The announcements came after the DESNZ director heading up the roll-out of the SHDF last week indicated that communications around retrofitting homes may need to adopt more of a focus on affordability, as opposed to net zero, in order to gain the “buy in” from tenants and residents required to complete works.
Selvin Brown, director for net zero buildings – domestic, told delegates at the National Housing Finance (NHF) Housing Finance Conference in Liverpool on Wednesday 13 March: “We may need to down-weight the conversation on net zero for the purposes of persuading people and up-weight messages around affordability about energy bills and maybe even around energy security.”
Mr Brown said this was an approach that had been quite successful in mainland Europe.
Asked then about the potential role of ‘warm rents’ in funding retrofit (through which some of a tenant’s energy savings are offset by higher rent to recover the costs of retrofit), Mr Brown said that the current focus was on helping the sector to fund decarbonisation without impacting the running costs or rents of tenants in those homes.
He said: “We’ve had, for a long time, the debate between fabric first, or clean heat. And wherever we are on the journey of that debate, we will not be requiring anybody to put clean heat into homes without the necessary fabric to make sure that we don’t compromise your social objectives around making sure that tenants aren’t paying more.”
However he acknowledged that a wider conversation would need to be had about the long-term rent settlement for the sector.
Mr Brown also emphasised that the next wave of the SHDF, Wave 3, would not be impacted by the timing of the next general election. But he cautioned that the sector should expect changes to the scheme rules, to ensure that clean heat objectives are met.

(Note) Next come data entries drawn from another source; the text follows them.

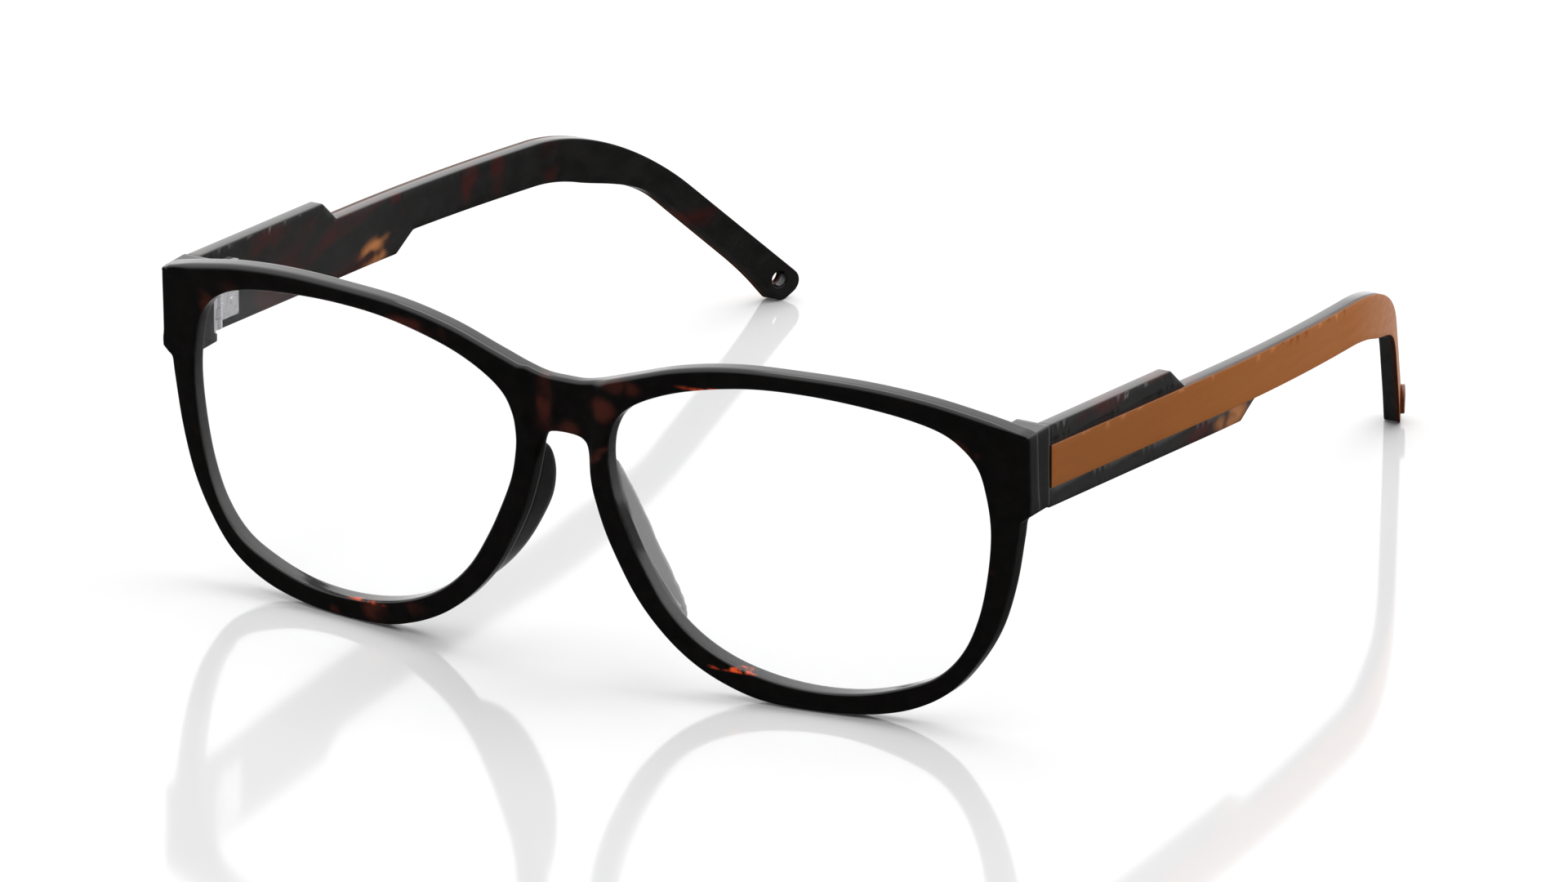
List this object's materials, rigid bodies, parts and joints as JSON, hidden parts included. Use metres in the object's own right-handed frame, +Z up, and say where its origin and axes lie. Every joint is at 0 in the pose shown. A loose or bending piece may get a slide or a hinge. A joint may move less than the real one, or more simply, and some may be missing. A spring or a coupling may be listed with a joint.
{
  "type": "smart glasses",
  "caption": "Smart glasses: acetate front with clear lenses and nose pads, two folding temples with a copper-coloured outer strip and thin electronics inside each.",
  "frame": {"origin": "on the table surface, on the mirror plane, halfway between the foremost point of the bridge and the temple tips", "axes": "+Z up, -Y the way the wearer looks, +X the wearer's left; temples run towards +Y"},
  "size_m": [0.1442, 0.1551, 0.0516],
  "materials": {
    "acetate": "polished dark tortoise acetate",
    "copper_strip": "satin copper-brown",
    "steel": "satin",
    "lens": "clear, anti-reflection coated",
    "board": "solder resist",
    "chip": "moulded",
    "copper_foil": "plain copper",
    "flex": "polyimide film",
    "cell": "laminated foil pouch"
  },
  "bodies": {
    "front": {"front_frame": "acetate", "lens_left": "lens", "lens_right": "lens", "nose_pad_left": "acetate", "nose_pad_right": "acetate", "front_leaf_left": "steel", "front_leaf_right": "steel", "front_rivets_left": "steel", "front_rivets_right": "steel", "hinge_screw_left": "steel", "hinge_screw_right": "steel"},
    "temple_arm_left": {"temple_leaf_left": "steel", "temple_rivets_left": "steel", "temple_left": "acetate", "temple_strip_left": "copper_strip", "core_wire_left": "steel", "board_left": "board", "board_chips_left": "chip", "antenna_left": "copper_foil", "touch_flex_left": "flex", "charge_coil_left": "copper_foil", "battery_left": "cell"},
    "temple_arm_right": {"temple_leaf_right": "steel", "temple_rivets_right": "steel", "temple_right": "acetate", "temple_strip_right": "copper_strip", "core_wire_right": "steel", "board_right": "board", "board_chips_right": "chip", "antenna_right": "copper_foil", "touch_flex_right": "flex", "charge_coil_right": "copper_foil", "battery_right": "cell"}
  },
  "joints": [
    {"name": "fold_left", "type": "hinge", "parent": "front", "child": "temple_arm_left", "pos_m": [0.068, -0.05971, 0.0392], "axis": [0, 0, 1], "range_deg": [0, 85]},
    {"name": "fold_right", "type": "hinge", "parent": "front", "child": "temple_arm_right", "pos_m": [-0.068, -0.05971, 0.0392], "axis": [0, 0, -1], "range_deg": [0, 77]}
  ]
}
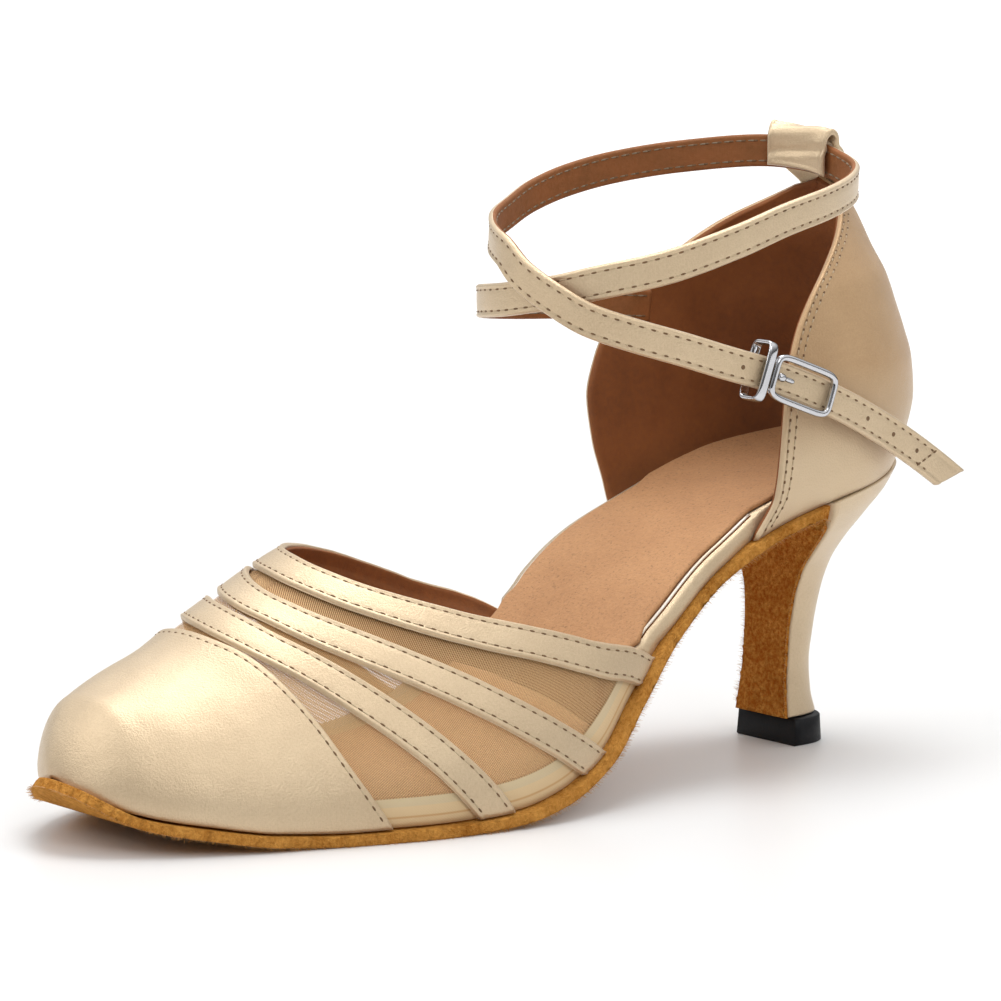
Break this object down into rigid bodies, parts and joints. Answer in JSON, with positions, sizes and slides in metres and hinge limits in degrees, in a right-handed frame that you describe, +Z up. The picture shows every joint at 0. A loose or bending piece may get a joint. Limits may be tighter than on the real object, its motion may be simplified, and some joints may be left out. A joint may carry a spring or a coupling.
{
  "type": "dance shoe",
  "caption": "Closed-toe, open-waist dance shoe with a flared heel, a strapped net vamp and a buckled ankle strap that wraps round twice.",
  "frame": {"origin": "middle of the heel tip's bottom face, on the floor", "axes": "-Y towards the toe, +X towards the outer side of the left foot, +Z up"},
  "size_m": [0.0791, 0.2229, 0.1363],
  "materials": {
    "champagne_satin": "champagne gold satin cloth with a soft sheen",
    "tan_net": "fine tan see-through net",
    "tan_insole_leather": "matt tan leather with a short nap",
    "brown_suede": "rough orange-brown suede",
    "black_rubber": "smooth black rubber",
    "chrome": "polished plated metal"
  },
  "bodies": {
    "root": {"outsole": "brown_suede", "insole_board": "champagne_satin", "insock": "tan_insole_leather", "vamp_net": "tan_net", "toe_cap": "champagne_satin", "vamp_strap_front": "champagne_satin", "vamp_strap_middle": "champagne_satin", "vamp_strap_collar": "champagne_satin", "counter": "champagne_satin", "heel": "champagne_satin", "heel_tip": "black_rubber", "ankle_strap": "champagne_satin", "back_tab": "champagne_satin", "buckle_strap": "champagne_satin", "buckle_frame": "chrome", "buckle_keeper": "chrome", "buckle_prong": "chrome"}
  },
  "joints": []
}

Wave 3 is set to be the largest to date under the total £3.8bn fund, after the government announced in December that £1.25bn would be made available to “support up to 140,000 social homes to be insulated or retrofitted, improving energy performance and lowering bills”.
The first full round, SHDF Wave 1, was aimed at delivering energy performance improvements in up to 20,000 social housing properties, with projects needing to be led by a local authority. It announced around £179m of grant funding to 69 projects in February 2022.
Wave 2.1, which was open to RPs in their own right, as well as local authorities and ALMOs, saw £778m of an available £800m of government funding awarded in March 2023 to make energy performance improvements to around 90,000 homes, across 107 projects.
Wave 2.2 then launched as a ‘top-up’ competition to allocate up to £80m of grant funding from April. This closed to applications on 31 January, and DESNZ’s Mr Brown had said last week that successful bids had totalled £75m, as has now been confirmed.
Registered providers are continuing to weigh up how to pay for the major investments required into homes to reach Energy Performance Certificate Band C, and beyond this, net zero targets.
Social Housing last week reported that the UK Infrastructure Bank is looking into “direct lending” opportunities to housing associations to fund retrofit, as well as the potential for a third party-managed fund to make loans below its minimum threshold to smaller borrowers.
The government had previously said in August that it was in “ongoing” conversations with the Treasury-owned policy bank over the potential to scale up retrofit funding.